In a lull between in-ring activities, one of the organizers asked the wrestlers, sitting ringside, about their favorite food they’d had in the US. One replied, “Pinks hot dogs,” a local LA institution. He spoke with an accent. The people sitting behind us burst out laughing. They exaggeratedly mimicked his accent, giggling. “Pink-suh hot-uh dog-uh,” they repeated over and over again.
I don’t think that most of the audience came in with as many preconceptions or as closed of hearts and ears as that group that sat behind us. My friends and I, at least, had a wonderful time learning about and watching sumo and were able to be normal about it. And despite endless hypotheticals, there’s truly no way to know whether another, more serious approach, would have yielded different results and gotten through to those outliers.
So as one last thing to think about, I propose this: By choosing to present sumo in a night of entertainment, as an event full of humor, as a spectacle where you can see men with remarkable bodies showcase their hard-won strength, flexibility, and technique, isn’t Sushi + Sumo in some strange way more authentic to Edo Period sumo than the tournaments you see today at the Kokugikan?
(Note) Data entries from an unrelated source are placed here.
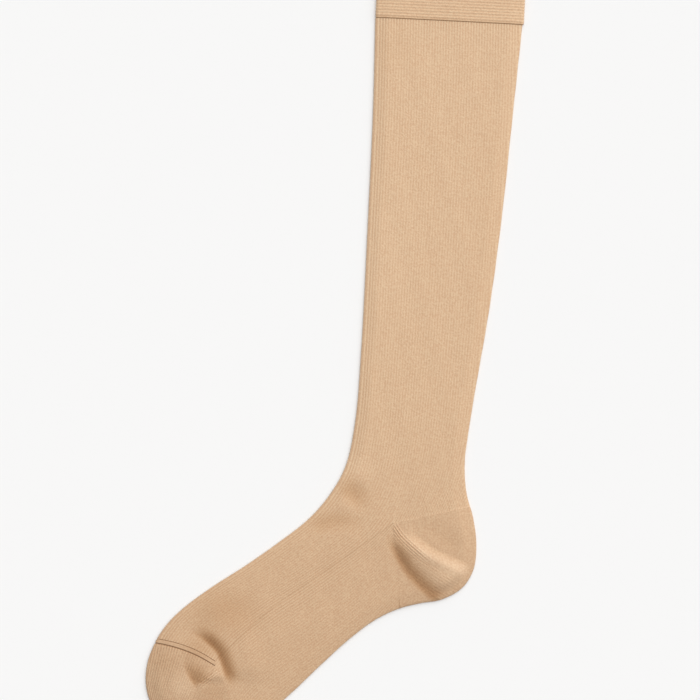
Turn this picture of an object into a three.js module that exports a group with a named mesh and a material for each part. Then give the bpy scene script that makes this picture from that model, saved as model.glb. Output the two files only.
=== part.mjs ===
// Knee-high compression stocking, one sock of ribbed elastic knit, laid flat on its side.
//
// Units are millimetres and +Z is up. The stocking lies on Z = 0 with the mouth towards +Y, the
// heel towards +X and the toe towards -X and -Y. It is knitted as one tube, so every piece is a
// thin wall that runs over the visible side, round the folds and back underneath:
//   top_band      the turned double band round the mouth
//   leg           the ribbed tube from the band to the ankle
//   heel_pocket   the plain knitted pocket between the leg and the sole, folded at the back
//   foot          the instep and the sole, one tube
//   toe_seam      the narrow linked strip over the toes, round the front fold only
//   toe_cap       the closed pocket round the toes
//
// The tables below use a drafting frame: X = 0 is the front fold of the leg and Y = 0 is the
// underside of the heel. The finished group is moved so that its origin is the middle of its box
// on the surface it lies on.
import * as THREE from "three";

// ---- Driving dimensions -----------------------------------------------------------------------
const WALL = 1.1; // the ribbed knit
const BAND_WALL = 1.6; // the band is turned down on itself, so it is stiffer and thicker
const BODY_HEIGHT = 3.2; // both layers of the flat tube and the air between them
const BAND_HEIGHT = 3.8;
const SEAM_GAP = 0.3; // between neighbouring pieces
const LEAST_AIR = 0.4; // between the two layers where a trough presses them together
const FOLD_REACH = 9; // how far in from a fold the relief grows to its full height
const PIVOT_RADIUS = 0.6; // the pockets' sections start this far from their corner

const MOUTH_Y = 417.5; // top edge of the band
const BAND_SEAM_Y = 392.5; // bottom edge of the band
const BAND_FRONT_X = -0.7;
const BAND_BACK_X = 100.45;

const point = (x, y) => new THREE.Vector2(x, y);

// ---- Corners where the pieces meet, on the visible side ---------------------------------------
const HEEL_CORNER = point(28.6, 50); // leg, foot and heel pocket meet here
const TOE_CORNER_UPPER = point(-87.6, -49.2); // the two ends of the toe seam
const TOE_CORNER_LOWER = point(-87.1, -53.1);
const TOE_SEAM_BOW = 2.6; // how far the toe seam arches towards the foot
const TOE_SEAM_STOP = 1.4; // how far short of its corners the toe seam ends

// Levels at which a seam reaches a fold of the flat tube.
const INSTEP_FOLD_Y = 69.3; // leg to foot, front fold
const HEEL_TOP_FOLD_Y = 63.8; // leg to heel pocket, back fold
const HEEL_SOLE_FOLD_Y = -7.5; // heel pocket to foot, back fold
const TOE_SEAM_UPPER_FOLD_Y = -36.3; // foot to toe seam, front fold
const TOE_SEAM_LOWER_FOLD_Y = -39.4; // toe seam to toe cap, front fold
const TOE_SOLE_FOLD_Y = -94.3; // foot to toe cap, back fold

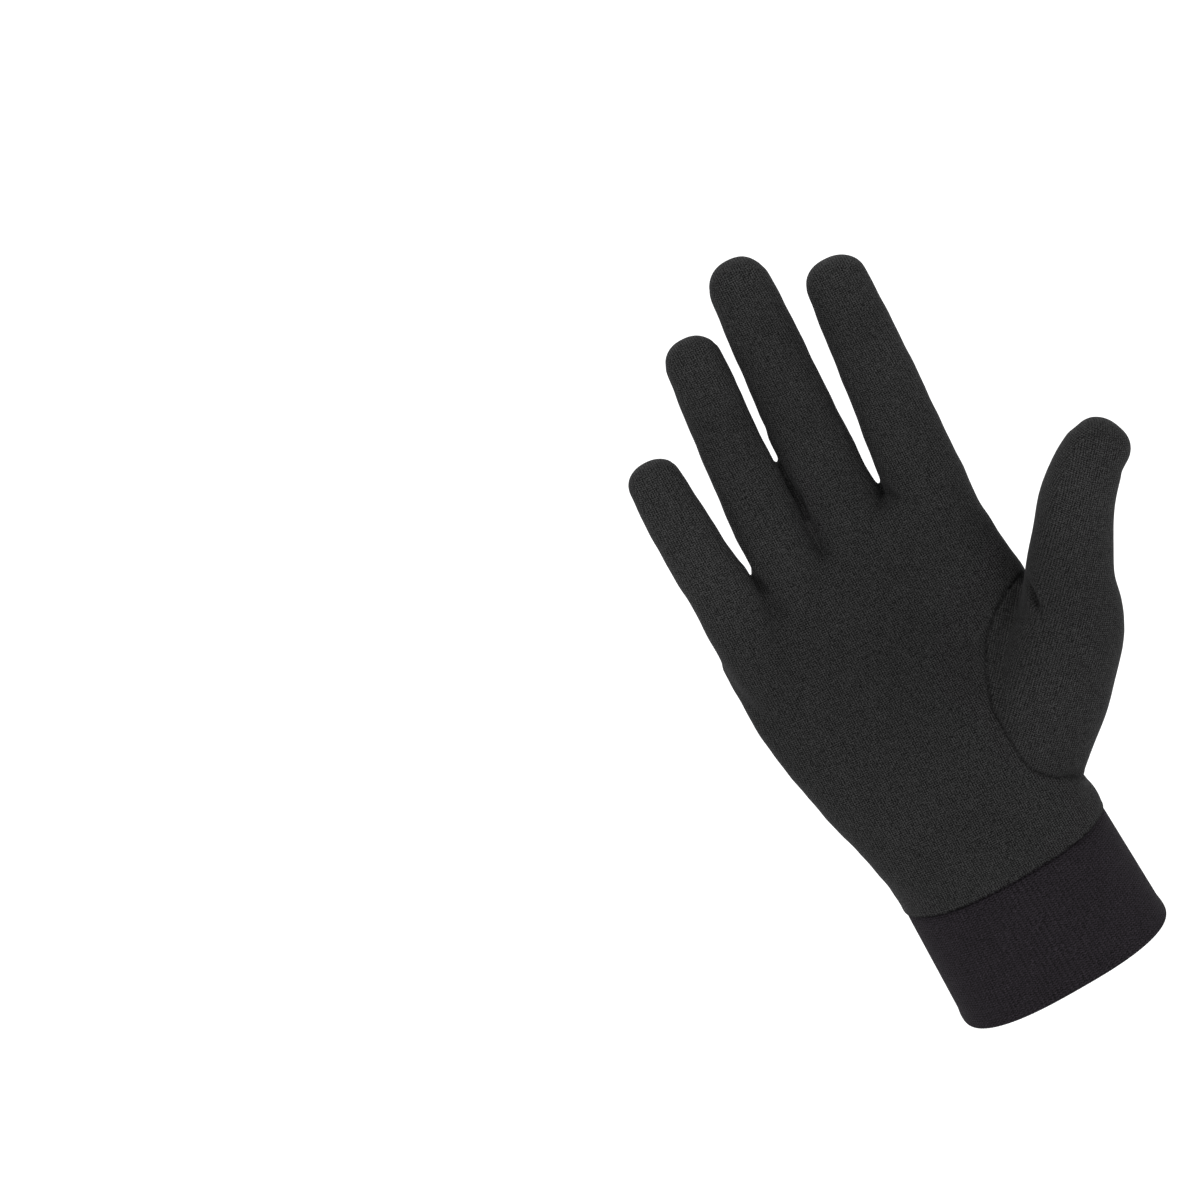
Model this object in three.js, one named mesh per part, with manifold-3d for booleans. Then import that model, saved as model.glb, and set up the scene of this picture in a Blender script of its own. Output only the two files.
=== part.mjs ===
// A knitted glove liner for the right hand, filled out as it is when worn.
//
// The frame is in millimetres. The origin is the middle of the wrist opening and +Z runs up the cuff
// towards the fingers. The palm faces -Y, the back of the hand +Y, and the thumb is on the +X side.
//
// It is sewn from six pieces: a ribbed cuff, the hand (palm and back cut in one), a thumb set into an
// oval hole, and three gussets, the fourchettes, that line the sides of neighbouring fingers.
import * as THREE from "three";
import { mergeVertices } from "three/addons/utils/BufferGeometryUtils.js";
import Module from "manifold-3d";

// Driving dimensions of the cuff
const CUFF_LENGTH = 41;
const CUFF_WIDTH = 67;
const CUFF_DEPTH = 44;
const CUFF_WALL = 2; // two layers of rib
const CUFF_TAPER = 1.6; // how much narrower the cuff is at its seam than at its hem
const CUFF_SLANT = 0.8; // how far its top stands towards the little finger's side
const HEM_SWELL = 0.3; // the folded edge stands this far proud
const SEAM_PINCH = 0.8; // the seam draws the top of the cuff in by this much

// Driving dimensions of the digits, each length from its own crotch to its tip
const INDEX_LENGTH = 71;
const INDEX_WIDTH = 20.6;
const MIDDLE_LENGTH = 85.5;
const MIDDLE_WIDTH = 20.8;
const RING_LENGTH = 74;
const RING_WIDTH = 18.9;
const LITTLE_LENGTH = 55;
const LITTLE_WIDTH = 17.5;
const FINGER_FLATNESS = 0.84; // depth of a finger over its width
const THUMB_LENGTH = 52;
const THUMB_WIDTH = 24;
const THUMB_FLATNESS = 0.88;
const THUMB_FORWARD = 15; // how far the thumb stands in front of the hand's middle surface

// Driving dimensions of the hand
const PALM_LENGTH = 109; // from the cuff seam to the crotch between index and middle finger
const PALM_DEPTH = 31;
const KNUCKLE_SWELL = 1.176; // the palm's width over the widths of the four fingers
const HAND_WALL = 1; // fine jersey
const WRIST_LEAN = 12; // degrees, the hand is bent back at the wrist
const WRIST_BEND = 20; // length over which it bends
const FINGER_CURL = 12; // degrees, what the lean loses again along the longest finger

// Where the fingers stand at their crotches: the middle finger from the middle of the wrist, as a
// share of the palm's width, the others from their neighbours, as shares of the two mean widths
const MIDDLE_ACROSS = 0.081;
const INDEX_SPREAD = 1.211;
const RING_SPREAD = 1.115;
const LITTLE_SPREAD = 1.156;

// Driving dimensions of the seams
const SEAM_GAP = 0.3; // between two pieces at their seam
const LAP = 2.5; // the hand is sewn over the top of the cuff by this much
const FOURCHETTE_WIDTH = 11; // of a gusset at the crotch
const FOURCHETTE_POINT = 2.4; // of a gusset at the fingertips

// Roundness: a section's power is 2 for an ellipse and more for a squarer one
const WRIST_POWER = 2.2;
const KNUCKLE_POWER = 2.7;
const HOLLOW_SPREAD = 0.5; // half-width of the hollow of the palm, a share of the palm's
const TIP_POWER = 0.85; // how fast a fingertip narrows, less is blunter
const TIP_FULLNESS = 0.97; // how far round its end goes before it is closed flat

// How finely the cloth is faceted
const PALM_SIDES = 36;
const FINGER_SIDES = 16;
const THUMB_SIDES = 22;
const THUMB_STEPS = 9;
const TIP_STEPS = 3;
const HEM_STEPS = 4;
const SEAM_STEPS = 2; // along each row of the thumb's seam

const MERGE = 1e-4; // points nearer than this are one
const DEGREE = Math.PI / 180;
const HAND_BOTTOM = CUFF_LENGTH - LAP;
const PALM_WIDTH = KNUCKLE_SWELL * (INDEX_WIDTH + MIDDLE_WIDTH + RING_WIDTH + LITTLE_WIDTH);
const REACH = 3 * PALM_WIDTH; // further than any piece goes

const wasm = await Module();
wasm.setup();

// Solids

function solid(geometry) {
  const bare = geometry.clone();
  bare.deleteAttribute("normal");
  bare.deleteAttribute("uv");
  const merged = mergeVertices(bare, MERGE);
  return new wasm.Manifold(
    new wasm.Mesh({
      numProp: 3,
      vertProperties: new Float32Array(merged.attributes.position.array),
      triVerts: new Uint32Array(merged.index.array),
    }),
  );
}

function geometryOf(made) {
  const mesh = made.getMesh();
  const geometry = new THREE.BufferGeometry();
  geometry.setAttribute("position", new THREE.BufferAttribute(mesh.vertProperties, 3));
  geometry.setIndex(new THREE.BufferAttribute(mesh.triVerts, 1));
  const faceted = geometry.toNonIndexed();
  faceted.computeVertexNormals();
  return faceted;
}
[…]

Beyond that, is it actually possible to have a truly authentic sumo experience? The ‘real’ sumo we see today isn’t ancient or primordial, but is itself a reaction to western pressures. As western sports have now shifted toward commercialism and spectacle, is sumo fated to eventually bend to these pressures? If sumo is to emerge as a sport onto the international stage as Konishiki hopes, saying he might be the one to form an international sumo league, will it first need to conform, once again, to the global image of sport?